## Problem description
Transcribe, exactly as they appear, the line that contains "from scratch? That", the line that contains "and no handrails.", and every line in between, and nothing else.

## Data shown
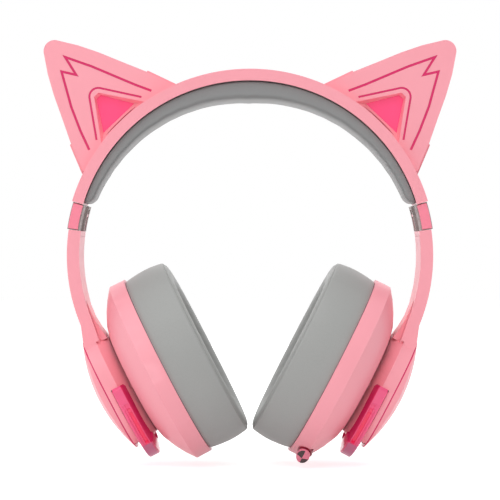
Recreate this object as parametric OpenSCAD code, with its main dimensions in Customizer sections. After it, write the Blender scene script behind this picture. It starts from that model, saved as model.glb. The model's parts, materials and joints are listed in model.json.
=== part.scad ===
// Over-ear gaming headset with cat ears, lit lines and a pull-out microphone.
// Millimetres. The origin is the lowest point of the headband pad's crown, +Z is up,
// the wearer faces -Y and the wearer's left side is +X.
// Each side is drawn once, on +X, and the other one is its mirror image.

/* [Headband] */
// Outer radius of the headband's arc
band_r = 87.1; // [80:0.1:106]
// Radial thickness of the headband's front face
band_t = 5.3; // [4.6:0.1:8]
// Front to back depth of the headband at the crown
band_depth = 36; // [32:0.5:44]
// Front to back depth of the headband at its ends
band_end_depth = 28; // [27.5:0.5:34]
// Angle above the horizontal at which the headband ends
band_end = 17; // [12:0.5:24]
// Wall of the headband's outer shell
band_wall = 1.8; // [1.2:0.1:2.2]
// Thickness of the liner that closes the headband's channel
liner_t = 1.0; // [0.8:0.1:1.2]
// Thickness of the spring steel strip
spring_t = 0.7; // [0.4:0.1:0.8]
// Width of the spring steel strip
spring_w = 14; // [8:1:18]
// Thickness of the pad at the crown
pad_crown_t = 9.1; // [5:0.1:14]
// Thickness of the pad at its ends
pad_end_t = 4.1; // [3:0.1:8]

/* [Ears] */
// Angle above the horizontal of each ear's middle line
ear_angle = 46.3; // [42:0.1:52]
// Height of an ear above the headband
ear_h = 50.9; // [42:0.1:62]
// Half width of an ear where it meets the headband
ear_half_w = 29.6; // [26:0.1:32]
// Radius of the ear's tip
ear_tip_r = 5.2; // [3:0.1:6]
// How far the ear's front face stands before the middle plane
ear_front = 11; // [9:0.5:13]
// How far the ear's back face stands behind the middle plane
ear_back = 8; // [6:0.5:13]
// Wall of the ear's shells
ear_wall = 1.8; // [1.4:0.1:2.4]
// Depth of the lens pocket in the ear's front face
pocket_depth = 4; // [2:0.1:5]
// Width of the outer lit line
line_w = 1.1; // [0.5:0.05:1.4]

/* [Slider and hinge] */
// Travel of the size slider on each side
slide_travel = 18; // [10:1:20]
// Length of slider strip that stays in the headband when drawn out
slide_hold = 7; // [5:0.5:9]
// Width of the slider strip
strip_w = 12; // [8:0.5:14]
// Thickness of the slider strip
strip_t = 1.0; // [0.8:0.1:1.1]
// Angle that the hinge block spans on the arc
block_angle = 8.7; // [8:0.1:12]
// Radius of the fold pin
fold_pin_r = 0.7; // [0.6:0.1:0.9]

/* [Arm and cap] */
// Radial thickness of the arm
arm_t = 5.8; // [5.2:0.1:8]
// Front to back depth of the arm
arm_depth = 26.8; // [24:0.1:27]
// Wall of the arm's shell
arm_wall = 1.6; // [1.2:0.1:2]
// Angle below the horizontal to which the arm follows the arc
arm_sweep = 22.6; // [18:0.1:28]
// Half length of the cap behind the cup
cap_half_l = 28; // [26:0.1:33.6]
// Half width of the cap
cap_half_w = 20.5; // [19:0.1:24.6]
// Height of the dome above its seam
dome_h = 5.7; // [4:0.1:8]
// Reach of the light module beyond the cap's lower end
module_reach = 7.2; // [5:0.1:9]

/* [Cup] */
// Half height of the cup
cup_half_l = 45.5; // [41:0.1:54.6]
// Half depth of the cup, front to back
cup_half_w = 39; // [36:0.1:46.8]
// Depth of the cup's shell from its seam to its back
cup_depth = 18; // [18:0.1:21.6]
// Wall of the cup's shell
cup_wall = 1.8; // [1.4:0.1:2.2]
// Lean of the cups, which face inward and up
cup_tilt = 27.3; // [20:0.1:32]
// Drop of the cup's middle below the middle of the headband's arc
cup_drop = 51.9; // [48:0.1:62]
// Gap between the two cushions where they come nearest
cushion_gap = 1.9; // [1:0.1:8]
// Thickness of the ear cushions
cushion_t = 21.2; // [16:0.1:25.4]
// Half height of the ear opening in a cushion
ear_hole_l = 27; // [22:0.1:30]
// Half width of the ear opening in a cushion
ear_hole_w = 21; // [20.8:0.1:25]
// Radius of the speaker driver
driver_r = 20; // [15:0.5:20]

/* [Gimbal] */
// Radius of both gimbal pins
pin_r = 1.5; // [1:0.1:1.7]
// Radial clearance of a pin in the part that turns on it
pin_clearance = 0.06; // [0.02:0.01:0.1]

/* [Microphone] */
// Radius of the microphone's boom
mic_r = 2.6; // [2:0.1:2.7]
// Length of the boom inside the cup when pushed in
mic_inside = 44; // [40:1:46]
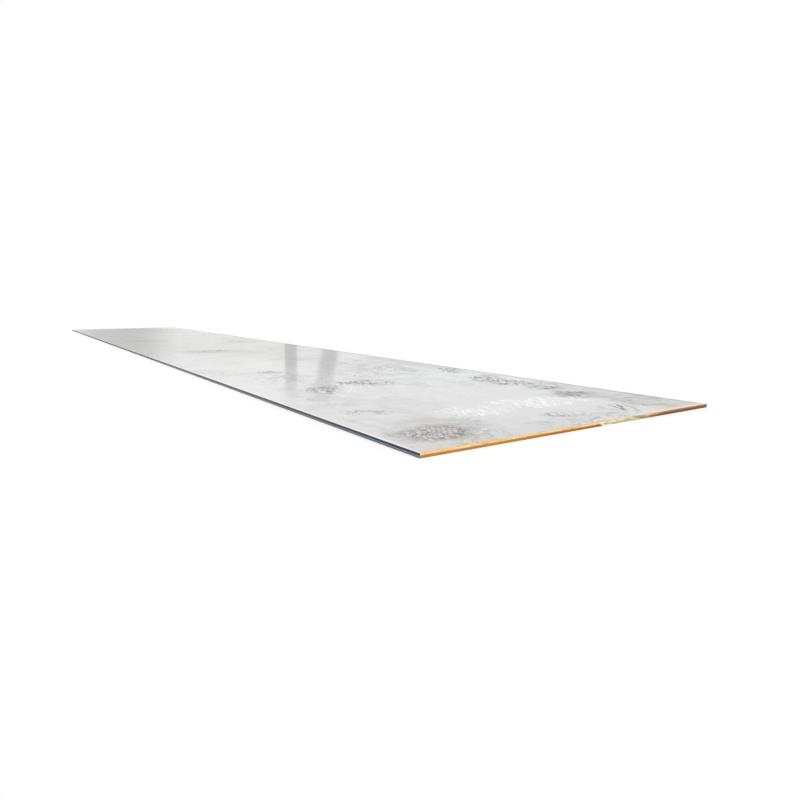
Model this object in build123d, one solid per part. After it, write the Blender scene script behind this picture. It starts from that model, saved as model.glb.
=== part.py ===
from build123d import *
import os

# One hot-rolled steel plate, cut to length from wide strip, lying flat on its underside.
#
# The long sides are as rolled: the middle stands out a little as a crown, and a rounded shoulder
# runs from the crown to each face. The short ends are sheared. Where the blade goes in, the face
# rolls over its edge; below that is a smooth upright land, and the rest has broken away and leans
# back. One end was cut from above and the other from below, as two cuts of one shear leave them.
#
# X is the rolling direction, Y the width and Z up. The origin is the middle of the underside.

# The plate, in millimetres, over its outermost points
PLATE_LENGTH = 12000.0
PLATE_WIDTH = 2000.0
PLATE_THICKNESS = 20.0

# A rolled long edge: how far its middle stands out, and the radius of its two shoulders
CROWN_RISE = 3.0
SHOULDER_RADIUS = 5.0

# A sheared end, from the face that the blade went in through
ROLLOVER_LENGTH = 3.0
ROLLOVER_DEPTH = 1.5
LAND_HEIGHT = 5.5
BREAK_LEAN = 1.4


def rolled_section():
    """The strip's section, seen along X: two flat faces between two rolled edges."""
    outermost = PLATE_WIDTH / 2
    face_end = outermost - CROWN_RISE
    middle = PLATE_THICKNESS / 2
    right_crown = ThreePointArc((face_end, 0), (outermost, middle), (face_end, PLATE_THICKNESS))
    left_crown = ThreePointArc((-face_end, PLATE_THICKNESS), (-outermost, middle), (-face_end, 0))
    underside = Line(left_crown @ 1, right_crown @ 0)
    top = Line(right_crown @ 1, left_crown @ 0)
    section = make_face([underside, right_crown, top, left_crown])
    return fillet(section.vertices(), SHOULDER_RADIUS)


def end_cut_from_above():
    """The three edges of the sheared end at +X, seen from the plate's side, from the top down."""
    outermost = PLATE_LENGTH / 2
    land_top = PLATE_THICKNESS - ROLLOVER_DEPTH
    land_bottom = land_top - LAND_HEIGHT
    rollover_centre = (outermost - ROLLOVER_LENGTH, land_top)
    rollover = EllipticalCenterArc(rollover_centre, ROLLOVER_LENGTH, ROLLOVER_DEPTH, arc_size=90)
    land = Line((outermost, land_top), (outermost, land_bottom))
    broken_face = Line(land @ 1, (outermost - BREAK_LEAN, 0))
    return [rollover, land, broken_face]


def sheared_outline():
    """The plate seen from its side. The end at -X is the end at +X, turned upside down."""
    cut_from_above = end_cut_from_above()
    middle_axis = Axis((0, PLATE_THICKNESS / 2, 0), (0, 0, 1))
    cut_from_below = [edge.rotate(middle_axis, 180) for edge in cut_from_above]
    top = Line(cut_from_above[0] @ 1, cut_from_below[-1] @ 1)
    underside = Line(cut_from_below[0] @ 1, cut_from_above[-1] @ 1)
    return make_face([top, *cut_from_below, underside, *cut_from_above])


def steel_plate():
    """What the rolled strip and the sheared blank share. Each is twice as long as it needs to be
    along its own direction, so that each one trims the other."""
    behind = Plane.YZ.offset(-PLATE_LENGTH)
    strip = extrude(behind * rolled_section(), 2 * PLATE_LENGTH)
    beside = Plane.XZ.offset(-PLATE_WIDTH)
    sheared_blank = extrude(beside * sheared_outline(), 2 * PLATE_WIDTH)
    return strip & sheared_blank


os.makedirs("parts", exist_ok=True)
export_step(steel_plate(), "parts/steel_plate.step")
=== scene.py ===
"""Looks of one hot-rolled steel plate: pale mill scale, slate rolled edges and rusty sheared ends.

X is the rolling direction, Y the width and Z up, in metres. The near end, at +X, was cut from
above, and the far end from below.
"""

import logging
import math
from dataclasses import dataclass
from enum import Enum, IntEnum
from functools import reduce
from typing import Mapping, Sequence, Union

import bmesh
import bpy
import numpy as np
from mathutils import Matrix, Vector


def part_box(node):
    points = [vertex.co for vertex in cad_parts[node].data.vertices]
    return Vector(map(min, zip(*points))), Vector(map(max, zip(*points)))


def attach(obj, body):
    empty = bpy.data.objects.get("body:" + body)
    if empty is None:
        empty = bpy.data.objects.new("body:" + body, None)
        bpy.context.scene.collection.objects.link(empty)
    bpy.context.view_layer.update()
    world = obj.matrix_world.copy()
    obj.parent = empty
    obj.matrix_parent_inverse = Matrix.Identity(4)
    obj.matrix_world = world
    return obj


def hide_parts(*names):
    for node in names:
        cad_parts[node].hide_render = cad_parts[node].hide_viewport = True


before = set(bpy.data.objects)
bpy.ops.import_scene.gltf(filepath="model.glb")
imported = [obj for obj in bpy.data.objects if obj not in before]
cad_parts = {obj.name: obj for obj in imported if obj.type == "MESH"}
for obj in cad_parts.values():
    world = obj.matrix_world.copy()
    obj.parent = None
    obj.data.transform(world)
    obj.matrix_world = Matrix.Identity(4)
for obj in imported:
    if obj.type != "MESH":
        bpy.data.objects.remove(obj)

LOG = logging.getLogger("steel_plate")
NODE = "steel_plate"
BODY = "root"
MILLIMETRE = 0.001
SAME_POINT = 1e-4 * MILLIMETRE
SHARP_DEG = 38.0
WHITE = (1.0, 1.0, 1.0)

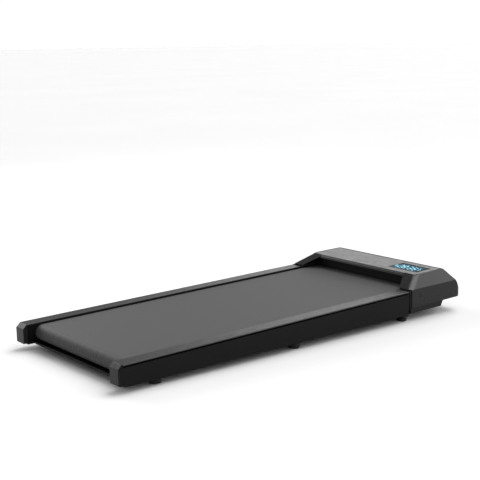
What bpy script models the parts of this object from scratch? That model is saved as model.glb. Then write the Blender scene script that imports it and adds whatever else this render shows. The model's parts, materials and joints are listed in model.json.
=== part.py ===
"""Under-desk walking treadmill with a low motor hood and no handrails.

Everything that the rails carry is drawn in the deck frame. Its origin, the empty deck_datum,
stands at the rear end of the rails, on the plane of their tops, and leans up towards the hood.
There +X is the walker's right, +Y runs from the rear end to the hood, and +Z is square to the
deck. The feet and everything else stand on the floor plane z = 0. Lengths are in metres.
"""
import math

import bmesh
import bpy
from mathutils import Euler, Matrix, Vector

# --- Driving dimensions ---------------------------------------------------------------------
HALF_WIDTH = 0.2500          # outer faces of rails and hood
REAR_Y = -0.60545            # rear end of the rails; the object's box is centred on y = 0
RAIL_HEIGHT = 0.0710         # rail tops above the floor, at the rear end
INCLINE = math.radians(1.05) # the deck rises towards the hood
GAP = 0.0003                 # clearance between pieces that touch

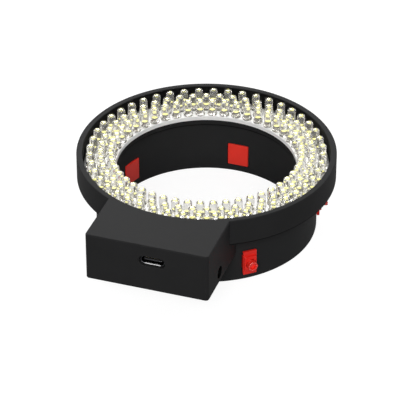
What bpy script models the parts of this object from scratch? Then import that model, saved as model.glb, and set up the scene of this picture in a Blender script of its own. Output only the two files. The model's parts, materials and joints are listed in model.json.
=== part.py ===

## Correct result
What bpy script models the parts of this object from scratch? That model is saved as model.glb. Then write the Blender scene script that imports it and adds whatever else this render shows. The model's parts, materials and joints are listed in model.json.
=== part.py ===
"""Under-desk walking treadmill with a low motor hood and no handrails.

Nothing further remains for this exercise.